### What you should do:
Collect every line that includes the string "piece".

******************************

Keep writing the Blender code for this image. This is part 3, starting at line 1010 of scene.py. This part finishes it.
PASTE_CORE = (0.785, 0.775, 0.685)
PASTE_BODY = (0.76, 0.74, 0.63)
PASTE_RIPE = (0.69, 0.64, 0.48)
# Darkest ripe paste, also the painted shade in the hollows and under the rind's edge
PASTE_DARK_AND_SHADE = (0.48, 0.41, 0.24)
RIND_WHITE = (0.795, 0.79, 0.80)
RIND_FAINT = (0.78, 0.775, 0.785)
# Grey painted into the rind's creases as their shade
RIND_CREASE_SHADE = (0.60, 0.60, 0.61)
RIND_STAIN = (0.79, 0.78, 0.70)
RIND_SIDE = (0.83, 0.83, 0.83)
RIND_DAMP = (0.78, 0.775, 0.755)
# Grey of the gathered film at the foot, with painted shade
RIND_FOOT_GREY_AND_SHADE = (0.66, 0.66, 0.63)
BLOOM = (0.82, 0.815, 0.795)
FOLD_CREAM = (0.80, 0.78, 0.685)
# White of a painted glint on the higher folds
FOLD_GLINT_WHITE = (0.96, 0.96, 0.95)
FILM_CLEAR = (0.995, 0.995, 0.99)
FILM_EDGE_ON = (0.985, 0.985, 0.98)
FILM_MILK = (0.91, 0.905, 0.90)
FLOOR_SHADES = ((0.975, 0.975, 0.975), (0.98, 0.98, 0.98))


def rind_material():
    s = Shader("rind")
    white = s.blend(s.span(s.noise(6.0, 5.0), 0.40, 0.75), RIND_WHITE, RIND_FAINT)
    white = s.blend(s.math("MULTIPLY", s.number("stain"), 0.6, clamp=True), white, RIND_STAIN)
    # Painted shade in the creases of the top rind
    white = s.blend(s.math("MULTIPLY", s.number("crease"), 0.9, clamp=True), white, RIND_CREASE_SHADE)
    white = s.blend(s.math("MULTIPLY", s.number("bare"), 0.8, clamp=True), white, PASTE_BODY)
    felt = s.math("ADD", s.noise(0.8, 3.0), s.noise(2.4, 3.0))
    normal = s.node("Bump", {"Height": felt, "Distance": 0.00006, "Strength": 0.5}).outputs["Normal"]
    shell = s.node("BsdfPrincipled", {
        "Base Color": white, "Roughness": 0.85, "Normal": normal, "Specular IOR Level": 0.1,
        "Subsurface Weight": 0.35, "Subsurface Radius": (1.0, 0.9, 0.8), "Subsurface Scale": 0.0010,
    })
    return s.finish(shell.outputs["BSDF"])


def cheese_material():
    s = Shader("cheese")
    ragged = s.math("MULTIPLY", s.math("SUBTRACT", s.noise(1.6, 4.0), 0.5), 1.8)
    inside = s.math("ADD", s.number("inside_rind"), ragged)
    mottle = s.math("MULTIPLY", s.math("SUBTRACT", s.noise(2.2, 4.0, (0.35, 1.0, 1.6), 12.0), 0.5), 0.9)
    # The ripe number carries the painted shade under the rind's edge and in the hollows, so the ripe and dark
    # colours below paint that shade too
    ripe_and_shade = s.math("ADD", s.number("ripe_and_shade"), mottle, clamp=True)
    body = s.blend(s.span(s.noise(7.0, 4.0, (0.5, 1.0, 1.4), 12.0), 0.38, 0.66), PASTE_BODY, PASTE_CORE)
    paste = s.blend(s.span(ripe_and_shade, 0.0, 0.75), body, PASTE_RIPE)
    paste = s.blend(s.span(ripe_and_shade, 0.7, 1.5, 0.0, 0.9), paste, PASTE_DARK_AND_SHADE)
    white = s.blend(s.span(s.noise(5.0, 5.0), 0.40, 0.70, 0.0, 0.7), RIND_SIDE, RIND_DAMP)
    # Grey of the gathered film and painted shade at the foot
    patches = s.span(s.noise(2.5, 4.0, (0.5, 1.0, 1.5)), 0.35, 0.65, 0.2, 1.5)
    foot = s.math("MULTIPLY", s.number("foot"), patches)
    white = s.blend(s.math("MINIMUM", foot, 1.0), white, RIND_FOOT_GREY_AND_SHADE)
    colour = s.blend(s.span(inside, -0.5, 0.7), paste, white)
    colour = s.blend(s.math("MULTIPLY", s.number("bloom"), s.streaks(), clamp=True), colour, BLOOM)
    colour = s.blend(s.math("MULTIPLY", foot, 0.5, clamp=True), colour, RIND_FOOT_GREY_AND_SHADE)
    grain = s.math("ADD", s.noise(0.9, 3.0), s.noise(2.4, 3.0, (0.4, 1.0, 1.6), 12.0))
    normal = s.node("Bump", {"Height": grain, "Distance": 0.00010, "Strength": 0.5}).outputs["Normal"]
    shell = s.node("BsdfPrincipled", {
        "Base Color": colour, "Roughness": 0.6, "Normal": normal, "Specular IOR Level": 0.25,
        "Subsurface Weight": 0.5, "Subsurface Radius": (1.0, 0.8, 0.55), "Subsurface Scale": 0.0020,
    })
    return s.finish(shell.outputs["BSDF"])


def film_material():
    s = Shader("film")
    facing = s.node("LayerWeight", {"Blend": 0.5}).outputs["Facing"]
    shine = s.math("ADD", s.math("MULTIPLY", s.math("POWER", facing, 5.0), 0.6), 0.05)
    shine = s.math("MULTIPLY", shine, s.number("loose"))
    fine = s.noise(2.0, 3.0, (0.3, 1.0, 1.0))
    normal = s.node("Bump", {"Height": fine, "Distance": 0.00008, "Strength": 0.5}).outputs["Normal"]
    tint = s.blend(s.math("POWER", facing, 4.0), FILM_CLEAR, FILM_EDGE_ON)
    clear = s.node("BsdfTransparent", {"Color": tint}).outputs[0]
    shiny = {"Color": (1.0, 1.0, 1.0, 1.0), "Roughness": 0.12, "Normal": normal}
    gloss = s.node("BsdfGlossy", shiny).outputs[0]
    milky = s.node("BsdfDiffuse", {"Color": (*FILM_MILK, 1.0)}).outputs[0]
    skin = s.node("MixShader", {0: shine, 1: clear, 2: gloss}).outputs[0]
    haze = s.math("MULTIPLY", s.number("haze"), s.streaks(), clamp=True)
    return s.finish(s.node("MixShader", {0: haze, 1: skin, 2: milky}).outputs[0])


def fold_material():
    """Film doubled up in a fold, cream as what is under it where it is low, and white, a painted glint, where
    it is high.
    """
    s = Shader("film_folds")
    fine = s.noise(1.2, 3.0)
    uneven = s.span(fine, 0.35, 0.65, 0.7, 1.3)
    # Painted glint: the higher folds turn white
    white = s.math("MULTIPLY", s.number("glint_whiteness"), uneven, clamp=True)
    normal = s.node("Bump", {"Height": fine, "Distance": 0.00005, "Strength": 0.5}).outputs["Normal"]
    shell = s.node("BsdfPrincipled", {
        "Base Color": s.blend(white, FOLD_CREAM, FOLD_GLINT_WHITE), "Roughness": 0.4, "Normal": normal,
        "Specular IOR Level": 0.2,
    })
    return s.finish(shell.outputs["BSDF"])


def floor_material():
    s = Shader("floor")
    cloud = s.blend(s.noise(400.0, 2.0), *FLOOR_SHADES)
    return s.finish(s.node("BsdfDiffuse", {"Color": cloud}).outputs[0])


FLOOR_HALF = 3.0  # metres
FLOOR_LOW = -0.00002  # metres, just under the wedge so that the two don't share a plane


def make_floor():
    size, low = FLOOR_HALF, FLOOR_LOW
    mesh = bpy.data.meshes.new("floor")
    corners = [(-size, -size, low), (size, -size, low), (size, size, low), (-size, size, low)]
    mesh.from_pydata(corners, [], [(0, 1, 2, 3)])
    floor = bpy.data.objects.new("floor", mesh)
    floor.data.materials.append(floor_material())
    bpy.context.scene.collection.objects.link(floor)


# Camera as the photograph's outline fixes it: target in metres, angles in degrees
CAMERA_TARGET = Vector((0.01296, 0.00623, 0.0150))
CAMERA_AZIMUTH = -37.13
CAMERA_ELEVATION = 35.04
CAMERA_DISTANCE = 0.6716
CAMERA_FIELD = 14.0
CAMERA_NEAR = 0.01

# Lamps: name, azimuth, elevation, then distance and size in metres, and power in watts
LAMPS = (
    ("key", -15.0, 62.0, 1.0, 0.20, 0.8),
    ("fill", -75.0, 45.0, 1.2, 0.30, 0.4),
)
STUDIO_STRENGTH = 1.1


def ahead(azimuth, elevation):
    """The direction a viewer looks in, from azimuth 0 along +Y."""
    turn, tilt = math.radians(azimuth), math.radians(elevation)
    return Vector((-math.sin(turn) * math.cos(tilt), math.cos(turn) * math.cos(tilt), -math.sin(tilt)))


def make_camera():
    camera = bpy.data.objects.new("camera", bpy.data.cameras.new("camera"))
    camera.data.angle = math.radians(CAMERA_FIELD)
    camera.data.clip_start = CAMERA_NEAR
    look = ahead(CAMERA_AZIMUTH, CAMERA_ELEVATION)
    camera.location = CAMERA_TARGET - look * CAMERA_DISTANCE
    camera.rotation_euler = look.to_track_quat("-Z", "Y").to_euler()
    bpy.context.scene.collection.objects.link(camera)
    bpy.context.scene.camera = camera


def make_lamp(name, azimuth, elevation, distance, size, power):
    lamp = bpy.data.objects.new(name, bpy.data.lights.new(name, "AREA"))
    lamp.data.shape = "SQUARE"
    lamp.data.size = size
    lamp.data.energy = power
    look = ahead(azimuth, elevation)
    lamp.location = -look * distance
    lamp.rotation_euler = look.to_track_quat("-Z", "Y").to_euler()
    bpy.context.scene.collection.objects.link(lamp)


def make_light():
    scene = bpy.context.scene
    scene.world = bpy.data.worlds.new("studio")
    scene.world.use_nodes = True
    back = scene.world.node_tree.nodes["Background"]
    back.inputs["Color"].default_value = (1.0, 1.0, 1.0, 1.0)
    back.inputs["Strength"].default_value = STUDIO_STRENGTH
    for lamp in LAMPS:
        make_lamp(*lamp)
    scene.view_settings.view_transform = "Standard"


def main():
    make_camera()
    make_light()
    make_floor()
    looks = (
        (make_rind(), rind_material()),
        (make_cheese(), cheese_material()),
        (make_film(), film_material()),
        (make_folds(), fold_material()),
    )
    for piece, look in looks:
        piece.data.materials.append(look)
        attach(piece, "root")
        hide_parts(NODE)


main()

******************************

### Written reply:
    for piece, look in looks:
        piece.data.materials.append(look)
        attach(piece, "root")